Every line from the first one to the line containing "const strapBottom = PLATE_TOP" should be echoed exactly; leave out the rest.
-------
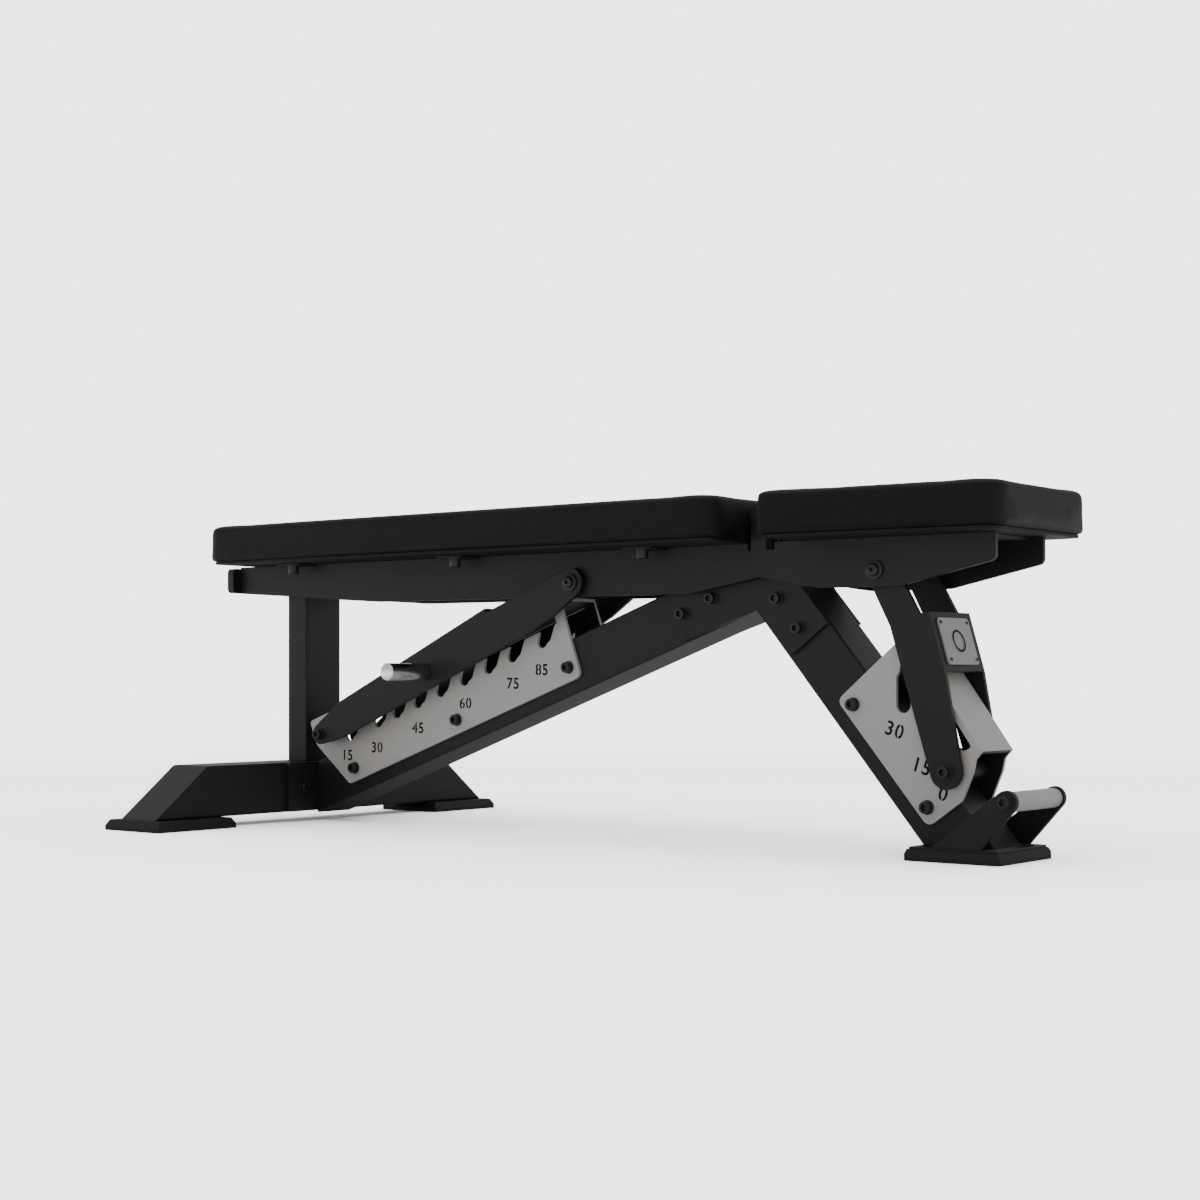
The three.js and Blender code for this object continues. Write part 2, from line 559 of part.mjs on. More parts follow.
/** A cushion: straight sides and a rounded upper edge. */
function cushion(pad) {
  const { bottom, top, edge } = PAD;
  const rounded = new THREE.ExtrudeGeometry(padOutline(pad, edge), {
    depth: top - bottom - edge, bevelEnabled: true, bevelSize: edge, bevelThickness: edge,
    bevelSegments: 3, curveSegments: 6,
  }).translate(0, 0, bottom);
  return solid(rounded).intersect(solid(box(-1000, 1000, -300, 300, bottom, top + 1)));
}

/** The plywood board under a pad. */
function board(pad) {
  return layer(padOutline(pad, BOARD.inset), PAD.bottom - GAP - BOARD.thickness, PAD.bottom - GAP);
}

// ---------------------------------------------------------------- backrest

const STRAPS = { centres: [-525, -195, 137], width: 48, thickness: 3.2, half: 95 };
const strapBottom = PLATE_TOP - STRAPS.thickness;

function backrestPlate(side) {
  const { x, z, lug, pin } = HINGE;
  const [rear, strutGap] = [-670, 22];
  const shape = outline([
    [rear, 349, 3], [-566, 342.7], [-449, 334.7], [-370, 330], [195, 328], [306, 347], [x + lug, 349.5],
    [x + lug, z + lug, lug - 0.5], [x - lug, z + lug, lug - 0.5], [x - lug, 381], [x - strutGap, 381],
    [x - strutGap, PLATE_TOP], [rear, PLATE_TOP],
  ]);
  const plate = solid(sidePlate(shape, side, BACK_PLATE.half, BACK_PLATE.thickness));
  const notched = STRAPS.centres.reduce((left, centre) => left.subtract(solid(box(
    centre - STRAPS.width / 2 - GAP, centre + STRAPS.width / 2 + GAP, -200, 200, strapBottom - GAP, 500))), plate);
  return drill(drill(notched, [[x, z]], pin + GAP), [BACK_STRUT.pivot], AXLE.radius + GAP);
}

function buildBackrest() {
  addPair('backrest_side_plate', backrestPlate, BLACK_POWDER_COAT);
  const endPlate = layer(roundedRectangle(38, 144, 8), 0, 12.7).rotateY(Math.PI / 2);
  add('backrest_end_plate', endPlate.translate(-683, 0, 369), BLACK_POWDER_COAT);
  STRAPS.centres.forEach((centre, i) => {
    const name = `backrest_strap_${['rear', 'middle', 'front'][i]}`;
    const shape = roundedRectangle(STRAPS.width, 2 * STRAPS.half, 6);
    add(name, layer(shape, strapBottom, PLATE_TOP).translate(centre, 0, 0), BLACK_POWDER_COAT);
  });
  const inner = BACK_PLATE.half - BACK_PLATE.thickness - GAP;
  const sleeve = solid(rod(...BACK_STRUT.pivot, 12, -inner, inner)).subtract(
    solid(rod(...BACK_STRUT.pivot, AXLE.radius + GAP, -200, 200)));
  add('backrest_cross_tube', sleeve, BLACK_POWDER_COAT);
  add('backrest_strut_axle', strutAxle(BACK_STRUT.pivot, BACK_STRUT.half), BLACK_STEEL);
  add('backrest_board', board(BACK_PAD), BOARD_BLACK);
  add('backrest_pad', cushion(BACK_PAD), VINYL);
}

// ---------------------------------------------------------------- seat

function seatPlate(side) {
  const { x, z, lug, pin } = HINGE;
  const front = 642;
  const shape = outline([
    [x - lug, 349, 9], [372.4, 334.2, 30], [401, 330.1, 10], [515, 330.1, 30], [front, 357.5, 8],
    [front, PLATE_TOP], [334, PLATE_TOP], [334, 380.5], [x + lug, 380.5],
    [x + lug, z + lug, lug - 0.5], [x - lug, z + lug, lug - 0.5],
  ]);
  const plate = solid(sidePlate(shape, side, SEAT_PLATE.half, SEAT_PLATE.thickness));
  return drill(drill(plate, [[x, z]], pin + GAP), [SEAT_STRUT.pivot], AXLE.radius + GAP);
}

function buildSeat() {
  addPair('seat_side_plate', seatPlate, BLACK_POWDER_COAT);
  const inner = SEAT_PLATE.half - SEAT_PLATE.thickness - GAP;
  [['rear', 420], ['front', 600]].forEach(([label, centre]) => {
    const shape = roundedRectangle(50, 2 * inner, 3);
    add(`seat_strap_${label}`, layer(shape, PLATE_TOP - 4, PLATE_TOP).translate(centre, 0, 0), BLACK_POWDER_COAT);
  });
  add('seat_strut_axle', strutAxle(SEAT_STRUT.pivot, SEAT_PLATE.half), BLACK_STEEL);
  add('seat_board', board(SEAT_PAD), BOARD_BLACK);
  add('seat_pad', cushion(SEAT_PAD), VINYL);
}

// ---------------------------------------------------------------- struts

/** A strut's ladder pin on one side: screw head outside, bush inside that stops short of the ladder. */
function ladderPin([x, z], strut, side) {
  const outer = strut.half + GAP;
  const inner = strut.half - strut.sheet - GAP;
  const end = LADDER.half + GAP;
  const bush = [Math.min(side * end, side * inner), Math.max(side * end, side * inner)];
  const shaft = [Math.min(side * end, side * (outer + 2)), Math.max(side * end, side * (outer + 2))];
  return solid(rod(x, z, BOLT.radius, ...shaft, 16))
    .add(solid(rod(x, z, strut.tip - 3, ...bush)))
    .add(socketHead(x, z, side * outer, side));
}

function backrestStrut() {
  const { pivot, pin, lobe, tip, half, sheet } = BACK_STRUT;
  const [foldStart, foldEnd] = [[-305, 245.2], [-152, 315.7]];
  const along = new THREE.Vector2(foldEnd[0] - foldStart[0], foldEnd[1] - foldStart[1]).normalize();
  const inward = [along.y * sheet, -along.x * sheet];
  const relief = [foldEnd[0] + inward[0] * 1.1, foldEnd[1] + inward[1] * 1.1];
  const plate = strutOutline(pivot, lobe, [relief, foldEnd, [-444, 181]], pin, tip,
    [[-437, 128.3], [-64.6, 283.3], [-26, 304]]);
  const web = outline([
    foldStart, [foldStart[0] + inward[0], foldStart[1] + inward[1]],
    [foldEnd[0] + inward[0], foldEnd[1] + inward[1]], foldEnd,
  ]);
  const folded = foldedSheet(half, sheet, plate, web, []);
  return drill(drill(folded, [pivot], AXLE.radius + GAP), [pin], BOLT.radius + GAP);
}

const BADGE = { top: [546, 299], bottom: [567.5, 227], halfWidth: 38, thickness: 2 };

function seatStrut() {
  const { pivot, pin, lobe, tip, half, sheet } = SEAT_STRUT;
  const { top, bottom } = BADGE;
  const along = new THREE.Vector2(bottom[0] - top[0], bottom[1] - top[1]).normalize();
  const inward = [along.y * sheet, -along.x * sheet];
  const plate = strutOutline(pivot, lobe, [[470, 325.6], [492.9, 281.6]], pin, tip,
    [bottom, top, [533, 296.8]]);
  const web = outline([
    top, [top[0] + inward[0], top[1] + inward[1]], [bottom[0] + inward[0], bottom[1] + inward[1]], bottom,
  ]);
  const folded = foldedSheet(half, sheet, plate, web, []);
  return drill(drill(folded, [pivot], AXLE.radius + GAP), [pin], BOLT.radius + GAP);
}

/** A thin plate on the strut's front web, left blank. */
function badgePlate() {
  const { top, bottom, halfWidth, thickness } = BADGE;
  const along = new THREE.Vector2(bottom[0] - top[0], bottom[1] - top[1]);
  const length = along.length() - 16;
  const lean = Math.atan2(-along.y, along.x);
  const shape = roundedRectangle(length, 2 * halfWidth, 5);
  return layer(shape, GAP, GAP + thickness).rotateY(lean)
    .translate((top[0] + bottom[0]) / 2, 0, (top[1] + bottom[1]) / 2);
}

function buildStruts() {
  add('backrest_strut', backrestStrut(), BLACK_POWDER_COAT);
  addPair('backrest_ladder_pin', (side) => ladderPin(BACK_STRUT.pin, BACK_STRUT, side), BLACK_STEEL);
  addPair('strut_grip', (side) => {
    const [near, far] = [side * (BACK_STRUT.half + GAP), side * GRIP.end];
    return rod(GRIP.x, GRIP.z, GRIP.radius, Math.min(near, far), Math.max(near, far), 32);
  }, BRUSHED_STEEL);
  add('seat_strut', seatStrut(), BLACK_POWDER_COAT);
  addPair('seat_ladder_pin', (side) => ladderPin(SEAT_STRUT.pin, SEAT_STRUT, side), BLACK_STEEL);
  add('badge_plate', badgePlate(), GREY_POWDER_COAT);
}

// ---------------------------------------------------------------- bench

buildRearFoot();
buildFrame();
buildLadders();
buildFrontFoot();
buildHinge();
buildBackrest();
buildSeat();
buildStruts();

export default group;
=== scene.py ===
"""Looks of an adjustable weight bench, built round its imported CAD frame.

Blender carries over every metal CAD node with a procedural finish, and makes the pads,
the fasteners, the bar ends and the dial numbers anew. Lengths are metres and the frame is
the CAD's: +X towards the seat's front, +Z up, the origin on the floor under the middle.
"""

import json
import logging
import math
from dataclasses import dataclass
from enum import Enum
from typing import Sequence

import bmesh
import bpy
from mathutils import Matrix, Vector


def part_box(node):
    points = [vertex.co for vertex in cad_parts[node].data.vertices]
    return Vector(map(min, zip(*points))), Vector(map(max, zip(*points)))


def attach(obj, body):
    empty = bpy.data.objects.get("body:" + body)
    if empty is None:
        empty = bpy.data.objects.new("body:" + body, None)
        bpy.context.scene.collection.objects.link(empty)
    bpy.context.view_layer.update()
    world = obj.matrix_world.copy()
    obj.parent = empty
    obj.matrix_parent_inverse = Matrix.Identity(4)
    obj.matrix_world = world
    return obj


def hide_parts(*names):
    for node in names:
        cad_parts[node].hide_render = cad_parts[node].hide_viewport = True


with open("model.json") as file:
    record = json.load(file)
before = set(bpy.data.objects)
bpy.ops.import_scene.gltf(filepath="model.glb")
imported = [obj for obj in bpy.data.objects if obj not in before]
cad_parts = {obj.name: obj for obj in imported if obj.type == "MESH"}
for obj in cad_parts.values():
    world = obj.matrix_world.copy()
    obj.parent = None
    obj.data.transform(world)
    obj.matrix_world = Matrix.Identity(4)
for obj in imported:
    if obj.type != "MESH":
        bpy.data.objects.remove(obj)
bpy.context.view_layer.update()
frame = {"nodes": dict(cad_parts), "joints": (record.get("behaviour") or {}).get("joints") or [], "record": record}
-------
[Response to the exercise]
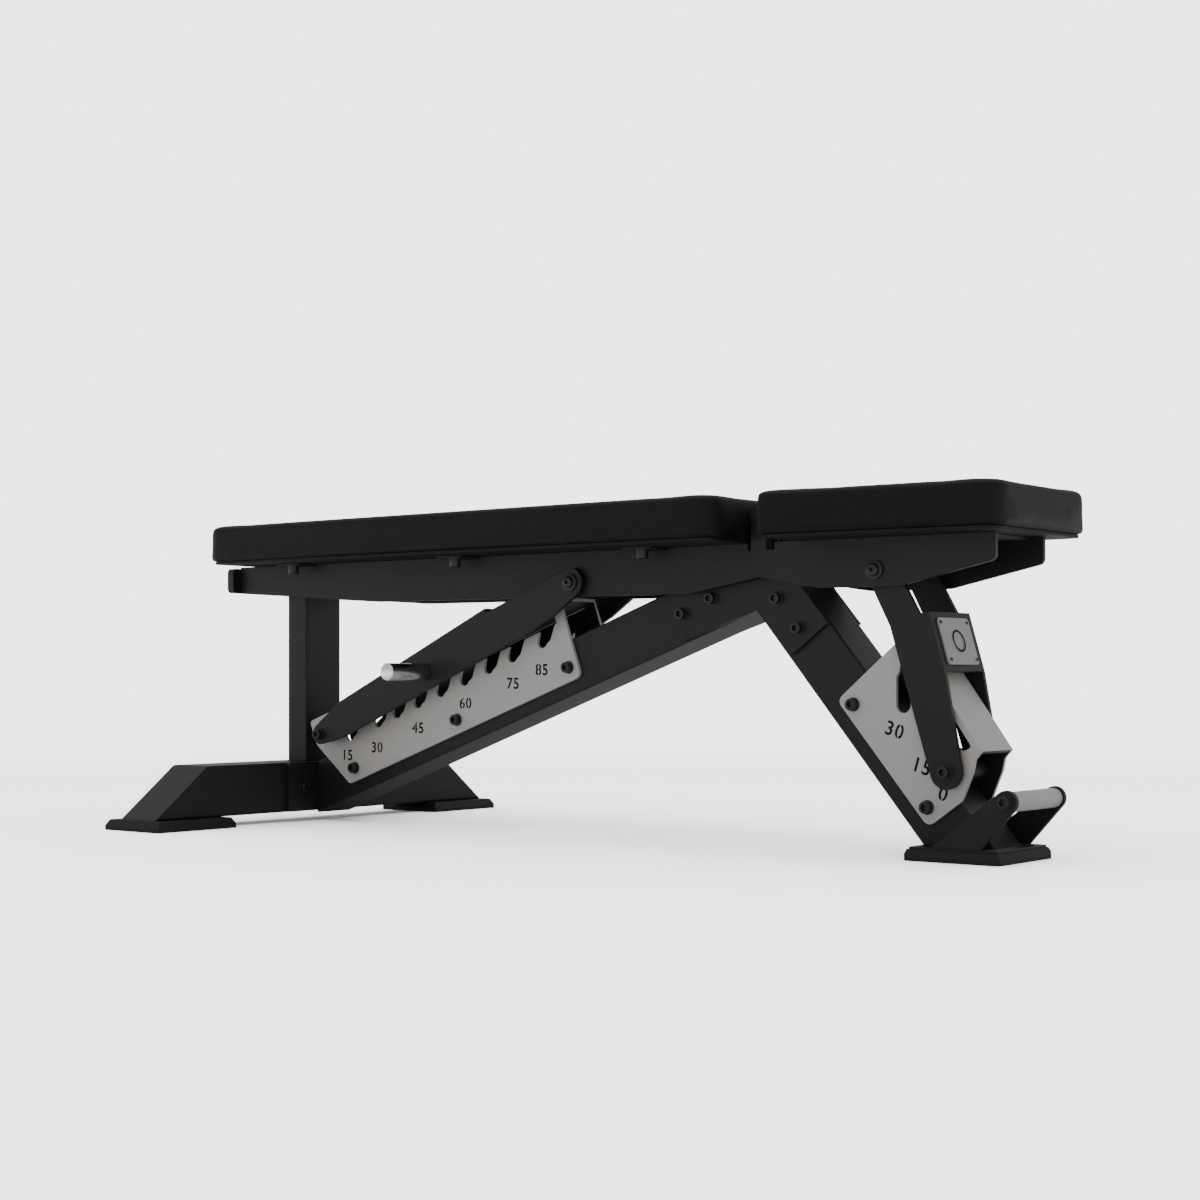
The three.js and Blender code for this object continues. Write part 2, from line 559 of part.mjs on. More parts follow.
/** A cushion: straight sides and a rounded upper edge. */
function cushion(pad) {
  const { bottom, top, edge } = PAD;
  const rounded = new THREE.ExtrudeGeometry(padOutline(pad, edge), {
    depth: top - bottom - edge, bevelEnabled: true, bevelSize: edge, bevelThickness: edge,
    bevelSegments: 3, curveSegments: 6,
  }).translate(0, 0, bottom);
  return solid(rounded).intersect(solid(box(-1000, 1000, -300, 300, bottom, top + 1)));
}

/** The plywood board under a pad. */
function board(pad) {
  return layer(padOutline(pad, BOARD.inset), PAD.bottom - GAP - BOARD.thickness, PAD.bottom - GAP);
}

// ---------------------------------------------------------------- backrest

const STRAPS = { centres: [-525, -195, 137], width: 48, thickness: 3.2, half: 95 };
const strapBottom = PLATE_TOP - STRAPS.thickness;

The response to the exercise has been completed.